━━━ DATA RECORDS ━━━
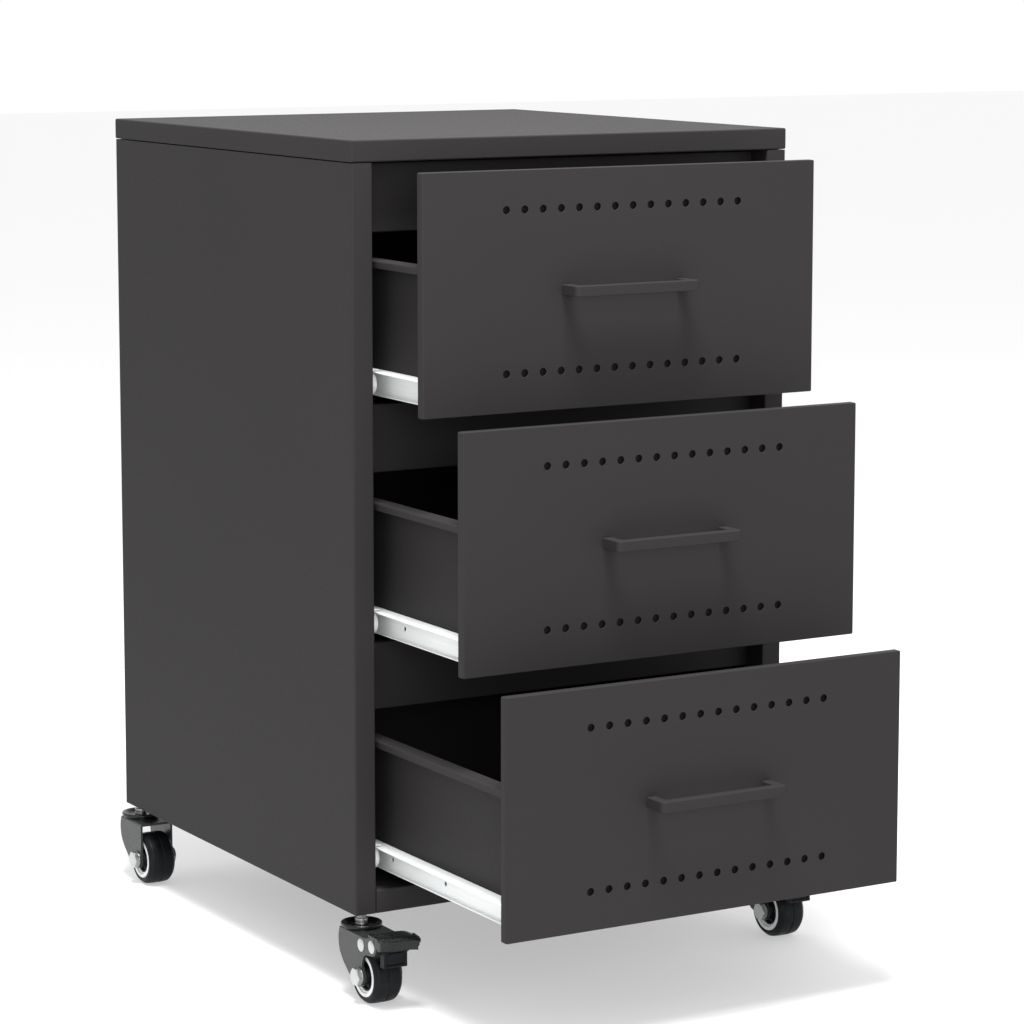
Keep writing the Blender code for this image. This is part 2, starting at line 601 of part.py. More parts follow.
def raceway():
    """Round housing of the swivel bearing, dished on top."""
    foot, top = FORK_TOP - FORK_SHEET + WELD_STEP, RACEWAY_TOP
    neck = RACEWAY_RADIUS - 2 * RACEWAY_NECK
    outline = [
        (0, foot), (neck, foot), (neck, FORK_TOP + RACEWAY_NECK), (RACEWAY_RADIUS, FORK_TOP + RACEWAY_NECK),
        (RACEWAY_RADIUS, top - RACEWAY_NECK), (RACEWAY_RADIUS - RACEWAY_NECK, top),
        (neck - RACEWAY_NECK, top), (neck - 2 * RACEWAY_NECK, top - RACEWAY_DISH), (0, top - RACEWAY_DISH),
    ]
    return turned(outline, RACEWAY_SEGMENTS)


def fork_mesh(braked):
    """Stamped fork: raceway, plate, two legs with axle holes and, on a braked fork, its rivets and pins."""
    inner, outer = FORK_WIDTH / 2 - FORK_SHEET, FORK_WIDTH / 2
    front_edge = -CASTER_TRAIL - FORK_LOBE
    plate = block((-outer + FORK_SHEET / 2, front_edge + WELD_STEP, FORK_TOP - FORK_SHEET),
                  (outer - FORK_SHEET / 2, FORK_REAR - PLATE_SETBACK, FORK_TOP - WELD_STEP))
    tools = [plate]
    for side in SIDES.values():
        tools.append(prism(leg_outline(braked), "X", *sorted((side * inner, side * outer))))
    if braked:
        reach = outer + BRAKE_RIVET_HEAD
        for place in (BRAKE_PIVOT, BRAKE_STOP):
            tools.append(cylinder(BRAKE_PIN_RADIUS, -outer, outer, BRAKE_PIN_SIDES, "X", place))
            for side in SIDES.values():
                span = sorted((side * (inner + FORK_SHEET / 2), side * reach))
                tools.append(cylinder(BRAKE_RIVET_RADIUS, *span, STEM_SEGMENTS, "X", place))
    joined = combine(raceway(), tools)
    bores = [
        cylinder(
            AXLE_RADIUS + FIT, -FORK_WIDTH, FORK_WIDTH, STEM_SEGMENTS, "X", (-CASTER_TRAIL, AXLE_HEIGHT)),
        cylinder(STEM_RADIUS + FIT, FORK_TOP - 2 * FORK_SHEET, RACEWAY_TOP, STEM_SEGMENTS),
    ]
    return finish_mesh(combine(joined, bores, "DIFFERENCE"), "caster_fork", smooth=True)


def stem_mesh():
    """Threaded stem: king pin head under the fork, collar, thread, and the nut inside the body."""
    foot = FORK_TOP - FORK_SHEET - FIT
    collar_foot = RACEWAY_TOP - RACEWAY_DISH + FIT
    neck = CASTER_HEIGHT - STEM_NECK
    tip = CASTER_HEIGHT + STEM_REACH
    outline = [
        (0, foot - KING_PIN_HEAD), (KING_PIN_HEAD_RADIUS, foot - KING_PIN_HEAD), (KING_PIN_HEAD_RADIUS, foot),
        (STEM_RADIUS, foot), (STEM_RADIUS, collar_foot), (STEM_COLLAR_RADIUS, collar_foot),
        (STEM_COLLAR_RADIUS, neck), (STEM_RADIUS, neck + STEM_CHAMFER), (STEM_RADIUS, tip), (0, tip),
    ]
    seat = CASTER_HEIGHT + SHEET + FIT
    nut = cylinder(NUT_RADIUS, seat, seat + NUT_HEIGHT, 6)
    return finish_mesh(combine(turned(outline, STEM_SEGMENTS), [nut]), "caster_stem", smooth=True)


def wheel_mesh():
    """Wheel about the X axis: crowned tyre, recessed disc and raised hub with the axle's bore."""
    half = WHEEL_WIDTH / 2
    hub = FORK_WIDTH / 2 - FORK_SHEET - 2 * FIT
    bore = AXLE_RADIUS + FIT
    side = [
        (bore, hub), (HUB_RADIUS, hub), (HUB_RADIUS + 0.001, half - WHEEL_RECESS),
        (WHEEL_RING_RADIUS - 0.001, half - WHEEL_RECESS), (WHEEL_RING_RADIUS, half),
        (WHEEL_RADIUS - WHEEL_SHOULDER, half), (WHEEL_RADIUS - WHEEL_SHOULDER / 3, half - WHEEL_SHOULDER / 3),
        (WHEEL_RADIUS, half - WHEEL_SHOULDER),
    ]
    outline = side + [(radius, -along) for radius, along in reversed(side)]
    return finish_mesh(turned(outline, WHEEL_SEGMENTS, "X", closed=True), "caster_wheel", smooth=True)


def axle_mesh():
    """Axle bolt along X: hexagon head at the left, nut at the right."""
    seat = FORK_WIDTH / 2 + FIT
    shaft = cylinder(AXLE_RADIUS, -seat - AXLE_HEAD / 2, seat + AXLE_HEAD / 2, STEM_SEGMENTS, "X")
    ends = [
        cylinder(AXLE_HEAD_RADIUS, *sorted((side * seat, side * (seat + AXLE_HEAD))), 6, "X")
        for side in SIDES.values()
    ]
    return finish_mesh(combine(shaft, ends), "caster_axle")


def pedal_mesh():
    """Foot brake about its pivot: plate with cheeks, two arms on the pivot pin, and the shoe below."""
    pivot, height = BRAKE_PIVOT
    half = PEDAL_WIDTH / 2
    arm_outer = FORK_WIDTH / 2 - FORK_SHEET - ARM_INSET
    arm_inner = arm_outer - PEDAL_SHEET
    top, foot = height + PEDAL_RISE, height + PEDAL_RISE - PEDAL_SHEET
    root = foot + PEDAL_SHEET / 2                     # inside the plate
    front, rear = pivot - PEDAL_REACH, pivot + PEDAL_BACK
    nose, tip = front + PEDAL_NOSE_LENGTH, foot - PEDAL_NOSE_DROP
    plate = prism(
        [(rear, foot), (nose, foot), (front, tip), (front, tip + PEDAL_SHEET), (nose, top), (rear, top)],
        "X", -half, half)
    cheek_front, cheek_rear = front + CHEEK_SETBACK, front + CHEEK_SETBACK + CHEEK_LENGTH
    cheek = [
        (cheek_front, root), (cheek_front, top - CHEEK_DROP), (cheek_rear, top - CHEEK_DROP / 2),
        (cheek_rear, root),
    ]
    shoe_front, shoe_rear = pivot - SHOE_REACH, pivot - SHOE_REACH + SHOE_THICKNESS
    arm = arc(BRAKE_PIVOT, ARM_RADIUS, -180, 0, 6)
    arm += [(pivot + ARM_RADIUS, root), (shoe_front, root), (shoe_front, height)]
    shoe_foot = height - SHOE_DROP
    shoe = [(shoe_front, root), (shoe_front, shoe_foot), (shoe_rear, shoe_foot), (shoe_rear, root)]
    tools = [prism(shoe, "X", -SHOE_WIDTH / 2, SHOE_WIDTH / 2)]
    for side in SIDES.values():
        tools.append(prism(cheek, "X", *sorted((side * (half - PEDAL_SHEET), side * half))))
        tools.append(prism(arm, "X", *sorted((side * arm_inner, side * arm_outer))))
    joined = combine(plate, tools)
    bore = cylinder(BRAKE_PIN_RADIUS + FIT, -FORK_WIDTH, FORK_WIDTH, ROUND_PIN_SIDES, "X", BRAKE_PIVOT)
    return finish_mesh(combine(joined, [bore], "DIFFERENCE"), "brake_pedal")


def build_casters(materials, cabinet):
    forks = {braked: fork_mesh(braked) for braked in (True, False)}
    stem, wheel, axle, pedal = stem_mesh(), wheel_mesh(), axle_mesh(), pedal_mesh()
    reach = HALF_WIDTH - CASTER_INSET
    for corner, (side, at_rear) in CORNERS.items():
        depth = BODY_DEPTH - CASTER_INSET if at_rear else CASTER_INSET
        swivel = empty(corner + "_swivel", (side * reach, depth, 0), cabinet)
        hub = (0, -CASTER_TRAIL, AXLE_HEIGHT)
        piece(corner + "_caster_stem", stem, materials["zinc"], swivel)
        piece(corner + "_caster_fork", forks[not at_rear], materials["fork"], swivel)
        piece(corner + "_caster_wheel", wheel, materials["wheel"], swivel, hub)
        piece(corner + "_caster_axle", axle, materials["zinc"], swivel, hub)
        if not at_rear:
            piece(corner + "_brake_pedal", pedal, materials["pedal"], swivel)


def main():
    clear_scene()
    materials = make_materials()
    cabinet = empty("cabinet", (0, -OBJECT_CENTRE, 0))
    build_panels(materials, cabinet)
    build_rails(materials, cabinet)
    build_cabinet_slides(materials, cabinet)
    build_drawers(materials, cabinet)
    build_casters(materials, cabinet)


if __name__ == "__main__":
    main()
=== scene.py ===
"""Looks of a rolling pedestal cabinet: powder-coated sheet steel, enamelled slides and swivel casters."""

import json
import math

import bmesh
import bpy
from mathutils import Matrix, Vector

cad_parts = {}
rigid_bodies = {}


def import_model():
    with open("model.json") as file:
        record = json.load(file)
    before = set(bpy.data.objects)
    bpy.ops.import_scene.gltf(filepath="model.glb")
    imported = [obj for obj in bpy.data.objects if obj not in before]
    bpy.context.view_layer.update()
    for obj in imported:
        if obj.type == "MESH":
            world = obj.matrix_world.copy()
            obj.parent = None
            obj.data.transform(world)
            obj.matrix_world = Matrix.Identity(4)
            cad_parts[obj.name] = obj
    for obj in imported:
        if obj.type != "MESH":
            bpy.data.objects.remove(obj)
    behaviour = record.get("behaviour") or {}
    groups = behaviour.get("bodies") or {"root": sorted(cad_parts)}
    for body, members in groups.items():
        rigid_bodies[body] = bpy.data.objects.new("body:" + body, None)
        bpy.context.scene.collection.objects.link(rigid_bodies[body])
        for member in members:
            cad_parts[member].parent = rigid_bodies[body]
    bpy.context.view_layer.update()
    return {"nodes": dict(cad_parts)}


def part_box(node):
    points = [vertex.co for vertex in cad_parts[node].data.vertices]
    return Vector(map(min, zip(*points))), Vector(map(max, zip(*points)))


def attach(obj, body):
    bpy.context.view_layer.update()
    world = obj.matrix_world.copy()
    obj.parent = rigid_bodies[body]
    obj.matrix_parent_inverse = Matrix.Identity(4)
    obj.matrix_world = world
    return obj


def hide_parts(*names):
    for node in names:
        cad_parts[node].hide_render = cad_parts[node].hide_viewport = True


bl_info = {
    "name": "Rolling Pedestal Cabinet",
    "version": (1, 0, 0),
    "blender": (4, 5, 0),
    "location": "3D View > Sidebar > Cabinet",
    "description": "Models and paints the visible pieces of a rolling pedestal cabinet on its packed frame",
    "category": "Object",
}

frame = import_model()

LEVELS = ("lower", "middle", "upper")
SIDES = {"left": -1, "right": 1}
CORNERS = ("front_left", "front_right", "rear_left", "rear_right")
BRAKED = CORNERS[:2]            # the casters with foot brakes
NEAR = 2e-5                     # coordinates closer than this are the same
SHEET = 0.001                   # gauge of the body's and the drawers' steel


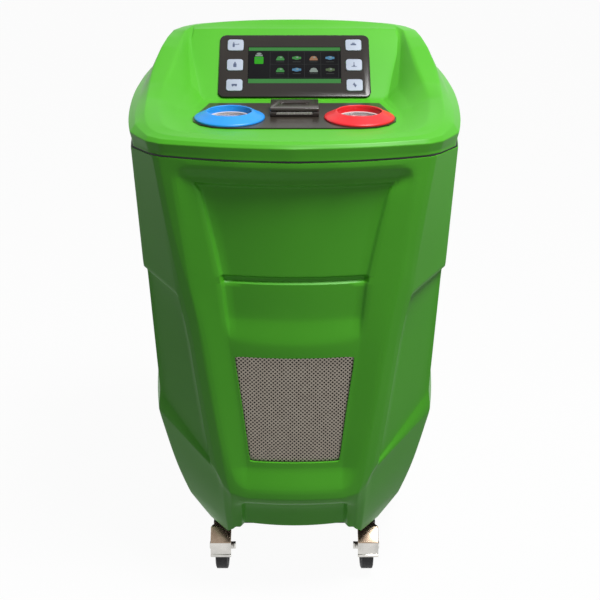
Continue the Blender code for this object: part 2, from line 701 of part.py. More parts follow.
def make_printer():
    seat = PLATE_TOP + CLEAR
    lid_low = PRINTER_TOP - LID_THICK
    front = PRINTER_FRONT_Y
    back = PRINTER_BACK_Y
    wide = PRINTER_HALF_X
    body = node_from(
        box((-wide, front, seat), (wide, back, lid_low - CLEAR)),
        "printer_body", (0.035, 0.03, 0.03), 0.2,
    )
    under = box((0.003 - wide, front + 0.003, 0.8620), (wide - 0.003, back - 0.003, seat + 0.001))
    boolean(body, helper_from(under, "join_printer_under"), "UNION")
    hollow = box((0.007 - wide, front + 0.007, 0.8640), (wide - 0.007, back - 0.007, lid_low + 0.01))
    boolean(body, helper_from(hollow, "cut_printer_hollow"))
    slot = box((0.010 - wide, front - 0.01, lid_low - 0.0024), (wide - 0.010, front + 0.01, PRINTER_TOP))
    boolean(body, helper_from(slot, "cut_printer_paper_slot"))
    lid = node_from(
        box((-wide, front, lid_low), (wide, back, PRINTER_TOP)), "printer_lid", (0.04, 0.034, 0.033), 0.15
    )
    grip = box((-0.024, front + 0.028, PRINTER_TOP - 0.0026), (0.024, front + 0.050, PRINTER_TOP + 0.01))
    boolean(lid, helper_from(grip, "cut_lid_grip"))
    shift_origin(lid, (0.0, back, lid_low))
    radius = 0.0190
    roll = revolve(((0.006, -0.028), (radius, -0.028), (radius, 0.028), (0.006, 0.028)), 24, closed=True)
    centre = (0.0, (front + back) / 2.0, 0.8640 + CLEAR + radius)
    node_from(placed(roll, centre, X_AXIS_TURN), "paper_roll", (0.85, 0.84, 0.80), 0.8)


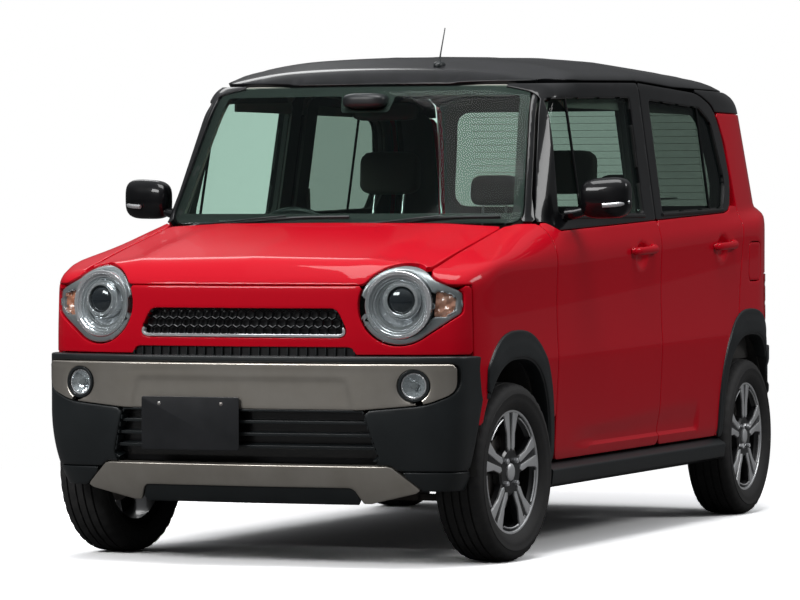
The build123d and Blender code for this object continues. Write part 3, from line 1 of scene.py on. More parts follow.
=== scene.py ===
━━━
_TASK STATEMENT:_
Out of the data above, set down the lines from the one with "materials = make_materials()" to the one with "cad_parts[obj.name] = obj", both included, exactly as written and with no additions.

_RESPONSE:_
    materials = make_materials()
    cabinet = empty("cabinet", (0, -OBJECT_CENTRE, 0))
    build_panels(materials, cabinet)
    build_rails(materials, cabinet)
    build_cabinet_slides(materials, cabinet)
    build_drawers(materials, cabinet)
    build_casters(materials, cabinet)


if __name__ == "__main__":
    main()
=== scene.py ===
"""Looks of a rolling pedestal cabinet: powder-coated sheet steel, enamelled slides and swivel casters."""

import json
import math

import bmesh
import bpy
from mathutils import Matrix, Vector

cad_parts = {}
rigid_bodies = {}


def import_model():
    with open("model.json") as file:
        record = json.load(file)
    before = set(bpy.data.objects)
    bpy.ops.import_scene.gltf(filepath="model.glb")
    imported = [obj for obj in bpy.data.objects if obj not in before]
    bpy.context.view_layer.update()
    for obj in imported:
        if obj.type == "MESH":
            world = obj.matrix_world.copy()
            obj.parent = None
            obj.data.transform(world)
            obj.matrix_world = Matrix.Identity(4)
            cad_parts[obj.name] = obj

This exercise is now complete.